Investment optimization using MILP offers an efficient approach to system design by minimizing total annualized costs, which include both initial capital investments and ongoing operational expenses. MILP enables the tool to handle discrete decisions, such as selecting additional PV arrays or generators, as well as continuous decisions like determining their optimal capacities. By focusing on a minimal formulation and foregoing the global optimality guarantees of nonlinear programming (NLP), MILP can be solved more efficiently. However, this efficiency comes with the trade-off of accepting some inaccuracies due to the linearization of nonlinear relationships. Nonetheless, MILP provides a practical balance between solution quality and computational performance, making it well-suited for optimizing energy technologies.

Unit commitment refers to the tool's ability to determine which energy units (such as generators or battery systems) should be activated at any given time to meet energy demands efficiently.

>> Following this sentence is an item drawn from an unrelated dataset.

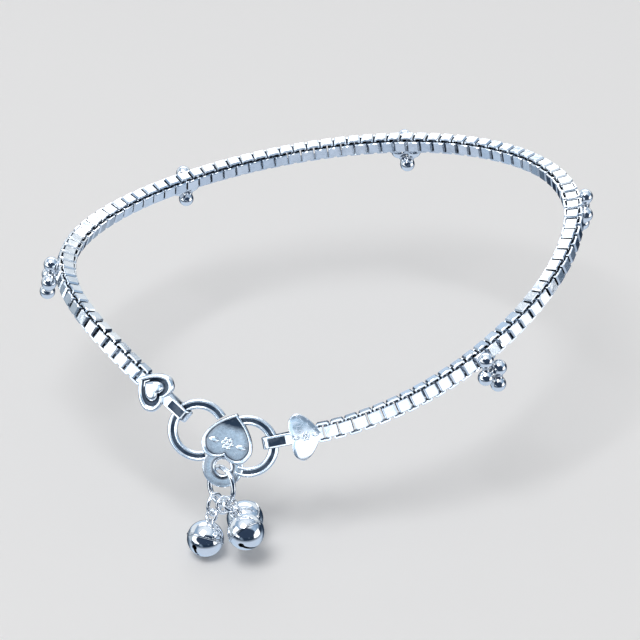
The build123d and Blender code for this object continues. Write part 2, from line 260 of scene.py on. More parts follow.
def loop_point(angle):
    """Point of the loop at an angle of the plan ellipse, in degrees."""
    a = math.radians(angle)
    return Vector((
        loop_half_length * math.cos(a),
        loop_half_width * math.sin(a),
        spline_height(angle / 360.0),
    ))


def measure_loop():
    """Length along the loop at each small step of angle, from the clasp's middle."""
    lengths = [0.0]
    before = loop_point(clasp_angle)
    for step in range(1, arc_steps + 1):
        point = loop_point(clasp_angle + 360.0 * step / arc_steps)
        lengths.append(lengths[-1] + (point - before).length)
        before = point
    return lengths


loop_lengths = measure_loop()
loop_length = loop_lengths[-1]


def angle_at(arc):
    """Angle of the plan ellipse at a length along the loop from the clasp."""
    arc = arc % loop_length
    low, high = 0, arc_steps
    while high - low > 1:
        middle = (low + high) // 2
        if loop_lengths[middle] <= arc:
            low = middle
        else:
            high = middle
    share = (arc - loop_lengths[low]) / (loop_lengths[high] - loop_lengths[low])
    return clasp_angle + 360.0 * (low + share) / arc_steps


def loop_place(arc):
    """Place on the loop: X runs along the chain, Y up its face and Z out of it."""
    angle = angle_at(arc)
    step = 360.0 / arc_steps
    along = (loop_point(angle + step) - loop_point(angle - step)).normalized()
    lean = face_lean_mean + face_lean_swing * math.cos(math.radians(angle - clasp_angle))
    outward = along.cross(UPWARD).normalized()
    lean = math.radians(lean)
    facing = outward * math.cos(lean) + outward.cross(along) * math.sin(lean)
    return placed(loop_point(angle), along, facing)


def axis(place, number):
    """One of a place's own directions: 0 is X, 1 is Y and 2 is Z."""
    return place.to_3x3().col[number].copy()


def clasp_place():
    """Place of the hook: X from its open ring to its closed one, Z out of its face."""
    on_loop = loop_place(0)
    along = axis(on_loop, 0)
    outward = along.cross(UPWARD).normalized()
    middle = on_loop.translation + outward * clasp_out - UPWARD * clasp_sag
    return placed(middle, along, axis(on_loop, 2))


def held_point(name, target):
    """Middle of the ring's band where the strap of one end pulls towards a target."""
    hook = clasp_place()
    along, upward = axis(hook, 0), axis(hook, 1)
    side = 1 if name == "right" else -1
    middle = hook.translation + along * (hook_ring_offset * side)
    pull = target - middle
    angle = math.atan2(pull.dot(upward), pull.dot(along))
    angle += math.radians(end_sizes[name]["slid"])
    return middle + (along * math.cos(angle) + upward * math.sin(angle)) * band_radius


def stub_middle(name):
    """Middle of the fixed end link, which reaches a little past the tip of its heart."""
    size = end_sizes[name]
    return size["lobes_at"] + size["length"] + stub_reach - link_length / 2


def chain_end_arc(name):
    """Length along the loop at which the first loose link of one end lies."""
    side = 1 if name == "right" else -1
    reach = stub_middle(name) + link_pitch - fold_to_band
    near, far = hook_ring_outer, 4 * reach
    while far - near > arc_closeness:
        arc = (near + far) / 2
        target = loop_place(side * arc).translation
        if (target - held_point(name, target)).length < reach:
            near = arc
        else:
            far = arc
    return side * near


def link_arcs():
    """Lengths along the loop of every loose link, from the right end to the left."""
    start = chain_end_arc("right")
    run = loop_length + chain_end_arc("left") - start
    count = 2 * round(run / link_pitch / 2)
    return [start + run * k / count for k in range(count + 1)]


def cluster_links(arcs):
    """Numbers of the links that carry the clusters: face links, which are odd."""
    last = loop_length - cluster_first
    face_links = range(1, len(arcs) - 1, 2)
    chosen = []
    for k in range(cluster_count):
        wanted = cluster_first + (last - cluster_first) * k / (cluster_count - 1)
        chosen.append(min(face_links, key=lambda number: abs(arcs[number] - wanted)))
    return chosen


def end_place(name):
    """Place of one end: X from the strap's fold towards its first loose link."""
    target = loop_place(chain_end_arc(name))
    held = held_point(name, target.translation)
    away = (target.translation - held).normalized()
    facing = axis(clasp_place(), 2) + axis(target, 2) * facing_pull
    facing = (facing - away * facing.dot(away)).normalized()
    return placed(held - away * fold_to_band, away, facing)


def bunch_axes():
    """Eye of the hook, and the directions right, down and forward of the hanging bells."""
    hook = clasp_place()
    eye = hook @ Vector((eye_across, -eye_down, 0))
    outward = axis(hook, 0).cross(UPWARD).normalized()
    lean = math.radians(hang_lean)
    right = Vector((-outward.y, outward.x, 0))
    down = Vector((0, 0, -math.cos(lean))) + outward * math.sin(lean)
    forward = outward * math.cos(lean) + Vector((0, 0, math.sin(lean)))
    return eye, right, down, forward


def hanger_place():
    """Place of the big ring: X is its own sideways direction, Y is up."""
    eye, right, down, forward = bunch_axes()
    turn = math.radians(hanger_turn)
    sideways = forward * math.cos(turn) + right * math.sin(turn)
    middle = eye + down * (hanger_seat + hanger_radius)
    return placed(middle, sideways, sideways.cross(down * -1))


def bell_places(ring_angle, right_by, down_by, forward_by):
    """Places of a bell's link and of the bell, with the link's radius."""
    eye, right, down, forward = bunch_axes()
    middle = eye + right * right_by + down * down_by + forward * forward_by
    ring = hanger_place()
    sideways = axis(ring, 0)
    a = math.radians(ring_angle)
    seat = ring.translation + (down * math.cos(a) + sideways * math.sin(a)) * hanger_radius
    wire_way = sideways * math.cos(a) - down * math.sin(a)
    away = (middle - seat).normalized()
    slant = math.sqrt(1 - wire_way.dot(away) ** 2)
    upper = (hanger_wire + bell_link_wire + ring_play) / slant
    lower = bell_link_wire + bell_loop_wire + ring_play
    reach = (middle - seat).length - bell_drop - bell_loop_radius
    radius = (reach + upper + lower) / 2
    normal = (wire_way - away * wire_way.dot(away)).normalized()
    link = placed(seat + away * (radius - upper), away, normal)
    return link, placed(middle, normal, away * -1), radius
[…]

By using MILP, the tool ensures that these decisions are made in a way that minimizes operational costs, such as fuel consumption and wear-and-tear on equipment, while adhering to technical constraints such as storage capacity and generation limits.

Data-Driven Results for Strategic Decision-Making

The tool generates detailed results regarding the energy system's performance and financial metrics. Key outputs include installed capacities, operational time series, investment costs, CO₂ emissions, and fuel requirements. These results provide stakeholders with a comprehensive overview of the system's operational efficiency and its long-term economic and environmental impacts. This information supports strategic planning for off-grid energy systems across various scales, from small rural electrification projects to larger industrial applications.